— Begin —

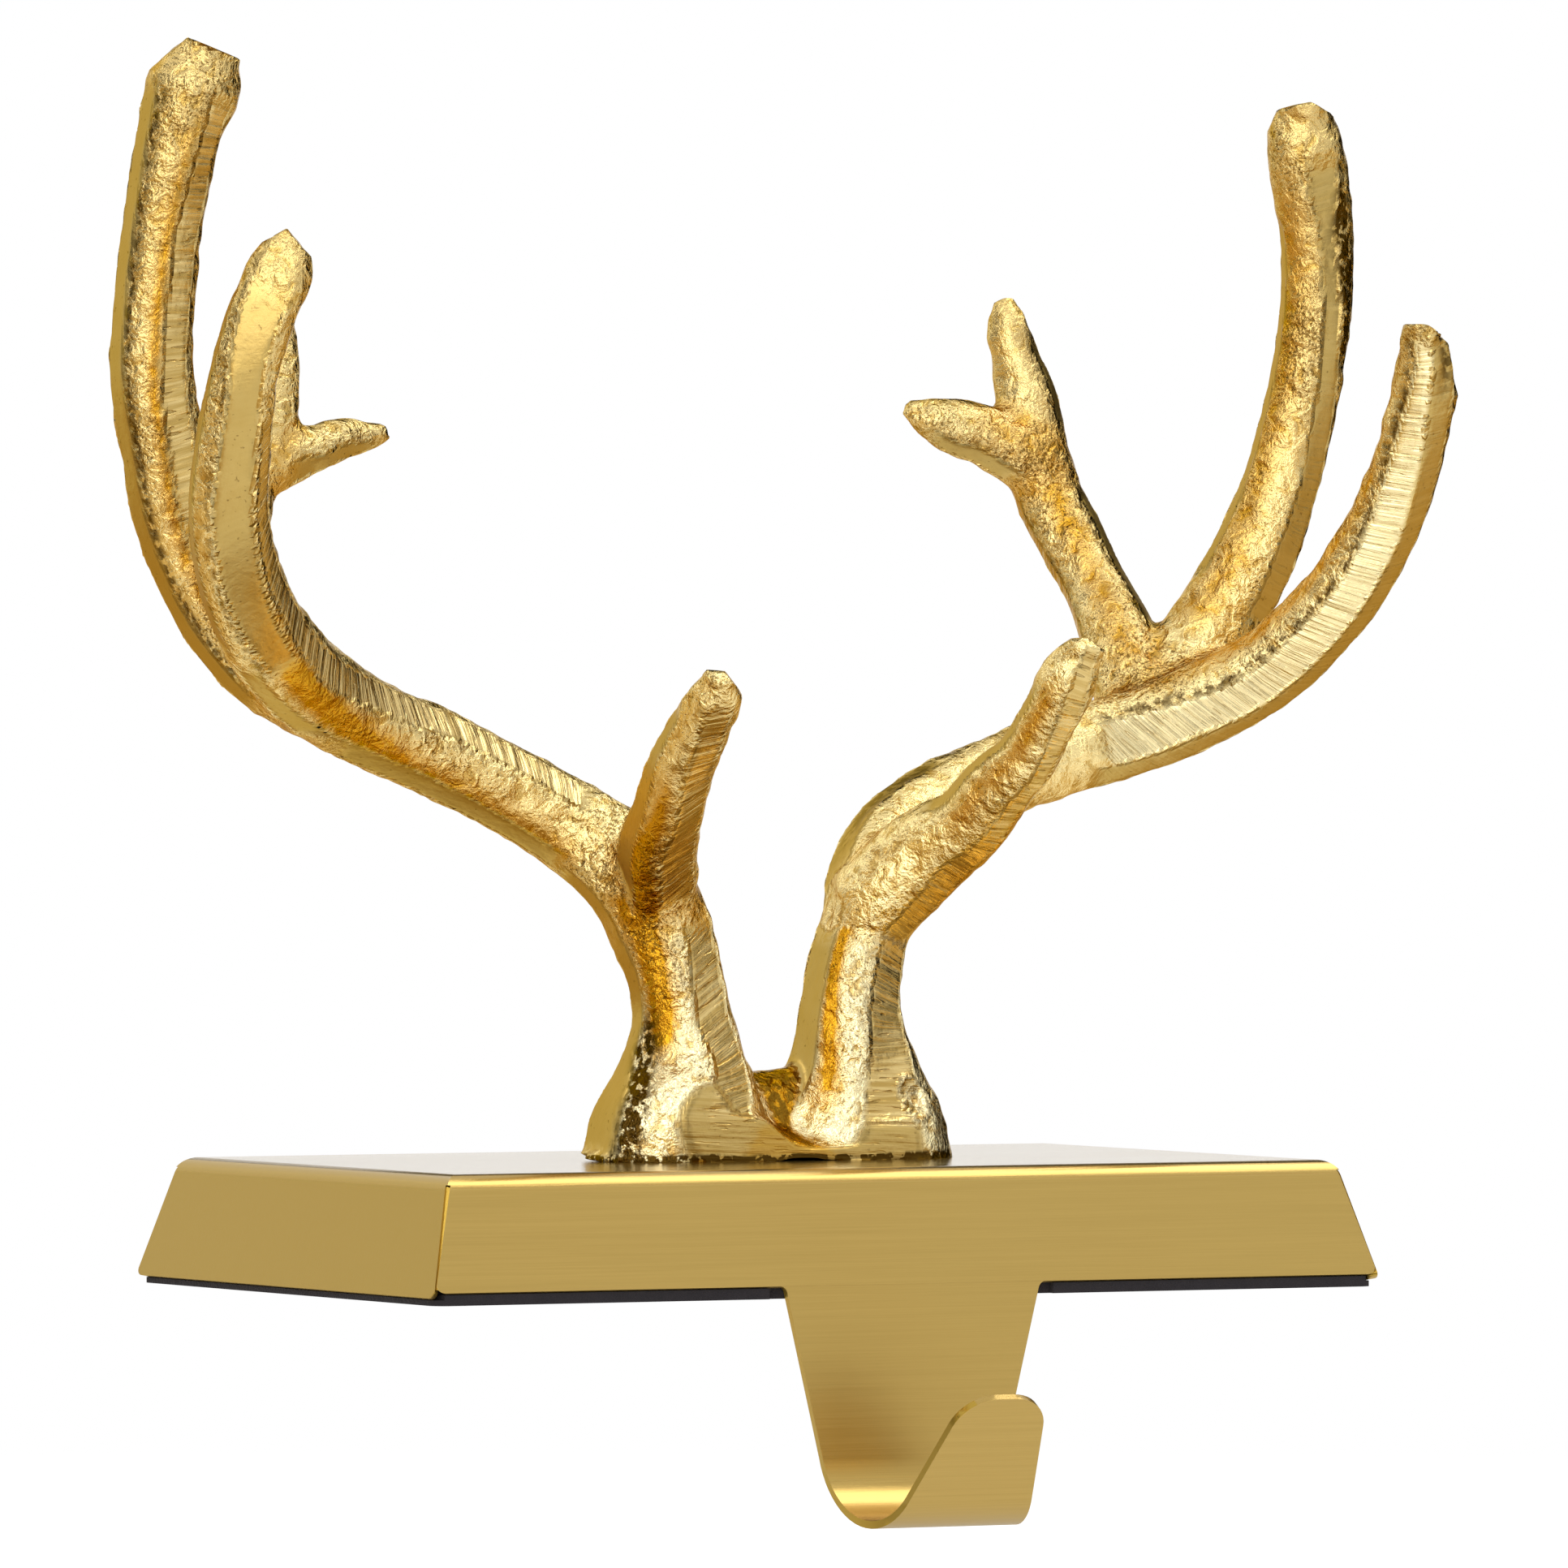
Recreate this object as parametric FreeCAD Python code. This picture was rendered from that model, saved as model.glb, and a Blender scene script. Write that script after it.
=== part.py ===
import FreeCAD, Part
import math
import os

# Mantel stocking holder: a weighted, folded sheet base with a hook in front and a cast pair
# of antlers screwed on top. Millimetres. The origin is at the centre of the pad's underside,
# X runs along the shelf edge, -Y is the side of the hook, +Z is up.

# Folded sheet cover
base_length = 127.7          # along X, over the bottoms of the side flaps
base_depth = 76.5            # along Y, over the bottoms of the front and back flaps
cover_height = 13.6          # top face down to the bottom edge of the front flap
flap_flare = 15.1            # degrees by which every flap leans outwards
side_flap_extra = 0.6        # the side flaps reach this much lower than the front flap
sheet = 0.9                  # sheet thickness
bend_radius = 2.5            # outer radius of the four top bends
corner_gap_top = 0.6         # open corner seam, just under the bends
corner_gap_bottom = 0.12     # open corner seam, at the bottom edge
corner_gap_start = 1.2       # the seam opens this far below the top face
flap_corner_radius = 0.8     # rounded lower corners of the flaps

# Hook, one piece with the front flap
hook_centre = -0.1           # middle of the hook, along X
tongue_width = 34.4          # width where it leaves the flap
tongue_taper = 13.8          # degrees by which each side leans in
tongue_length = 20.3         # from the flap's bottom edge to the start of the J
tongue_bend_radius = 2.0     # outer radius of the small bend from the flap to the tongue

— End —
— Begin —

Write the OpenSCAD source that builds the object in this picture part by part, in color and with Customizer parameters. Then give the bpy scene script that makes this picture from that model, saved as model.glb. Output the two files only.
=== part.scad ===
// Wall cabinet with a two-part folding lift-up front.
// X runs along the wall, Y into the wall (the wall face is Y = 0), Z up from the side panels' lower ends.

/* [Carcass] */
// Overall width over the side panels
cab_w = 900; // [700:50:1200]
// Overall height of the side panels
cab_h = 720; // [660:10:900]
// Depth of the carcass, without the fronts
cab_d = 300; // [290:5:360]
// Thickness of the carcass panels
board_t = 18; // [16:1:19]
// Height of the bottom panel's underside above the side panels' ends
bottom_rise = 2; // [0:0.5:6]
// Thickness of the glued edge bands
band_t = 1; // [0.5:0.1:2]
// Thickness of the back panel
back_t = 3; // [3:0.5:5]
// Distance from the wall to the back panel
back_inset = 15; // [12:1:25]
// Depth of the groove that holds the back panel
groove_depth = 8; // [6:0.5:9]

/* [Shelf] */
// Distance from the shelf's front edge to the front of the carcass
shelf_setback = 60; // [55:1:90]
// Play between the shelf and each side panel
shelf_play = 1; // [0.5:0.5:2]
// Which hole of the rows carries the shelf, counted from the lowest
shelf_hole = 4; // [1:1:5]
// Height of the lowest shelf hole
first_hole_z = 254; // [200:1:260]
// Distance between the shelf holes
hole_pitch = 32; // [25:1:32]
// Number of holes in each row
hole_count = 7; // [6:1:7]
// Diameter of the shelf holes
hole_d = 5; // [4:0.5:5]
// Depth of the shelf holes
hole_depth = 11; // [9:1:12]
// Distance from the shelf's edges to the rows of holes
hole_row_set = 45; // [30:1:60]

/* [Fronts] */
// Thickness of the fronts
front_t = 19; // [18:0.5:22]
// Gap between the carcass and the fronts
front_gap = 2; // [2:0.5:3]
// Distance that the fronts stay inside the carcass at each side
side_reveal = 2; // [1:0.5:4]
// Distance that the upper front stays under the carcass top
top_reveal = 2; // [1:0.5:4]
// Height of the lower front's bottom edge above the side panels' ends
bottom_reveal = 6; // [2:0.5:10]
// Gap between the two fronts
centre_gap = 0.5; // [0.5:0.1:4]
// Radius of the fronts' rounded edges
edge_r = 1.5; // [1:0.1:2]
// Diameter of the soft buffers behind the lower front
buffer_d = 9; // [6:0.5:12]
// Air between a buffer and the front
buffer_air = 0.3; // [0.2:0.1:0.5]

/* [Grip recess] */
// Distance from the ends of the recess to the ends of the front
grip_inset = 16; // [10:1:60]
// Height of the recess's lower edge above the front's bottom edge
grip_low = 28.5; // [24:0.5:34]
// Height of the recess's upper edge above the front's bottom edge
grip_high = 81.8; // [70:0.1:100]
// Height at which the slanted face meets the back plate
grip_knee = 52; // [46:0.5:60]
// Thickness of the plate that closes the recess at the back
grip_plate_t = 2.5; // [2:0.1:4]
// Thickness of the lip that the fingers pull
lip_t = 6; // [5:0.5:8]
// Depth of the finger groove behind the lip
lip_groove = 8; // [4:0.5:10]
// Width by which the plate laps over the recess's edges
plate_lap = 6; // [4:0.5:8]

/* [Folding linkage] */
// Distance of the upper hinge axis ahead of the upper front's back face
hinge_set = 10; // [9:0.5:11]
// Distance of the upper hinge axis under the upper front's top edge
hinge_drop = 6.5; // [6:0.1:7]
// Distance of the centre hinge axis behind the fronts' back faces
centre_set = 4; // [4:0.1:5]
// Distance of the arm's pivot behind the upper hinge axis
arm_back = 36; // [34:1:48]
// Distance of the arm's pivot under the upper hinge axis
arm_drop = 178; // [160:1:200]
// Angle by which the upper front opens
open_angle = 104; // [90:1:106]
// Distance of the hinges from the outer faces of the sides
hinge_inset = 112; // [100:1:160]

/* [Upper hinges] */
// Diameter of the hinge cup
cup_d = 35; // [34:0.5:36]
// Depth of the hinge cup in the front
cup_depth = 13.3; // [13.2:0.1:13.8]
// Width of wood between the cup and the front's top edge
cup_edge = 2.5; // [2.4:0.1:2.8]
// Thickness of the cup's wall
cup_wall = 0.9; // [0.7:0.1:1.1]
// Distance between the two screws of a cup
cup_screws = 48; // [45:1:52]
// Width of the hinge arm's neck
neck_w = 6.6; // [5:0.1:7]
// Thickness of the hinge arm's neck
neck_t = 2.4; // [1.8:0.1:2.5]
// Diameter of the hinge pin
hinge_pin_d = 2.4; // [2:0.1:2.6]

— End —

#### [REQUIRED WORK]
Print exactly the run of lines that starts at the line with "Recreate this object" and ends at the line with "# X runs along". Leave out every other line.

#### [THE ANSWER]
Recreate this object as parametric FreeCAD Python code. This picture was rendered from that model, saved as model.glb, and a Blender scene script. Write that script after it.
=== part.py ===
import FreeCAD, Part
import math
import os

# Mantel stocking holder: a weighted, folded sheet base with a hook in front and a cast pair
# of antlers screwed on top. Millimetres. The origin is at the centre of the pad's underside,
# X runs along the shelf edge, -Y is the side of the hook, +Z is up.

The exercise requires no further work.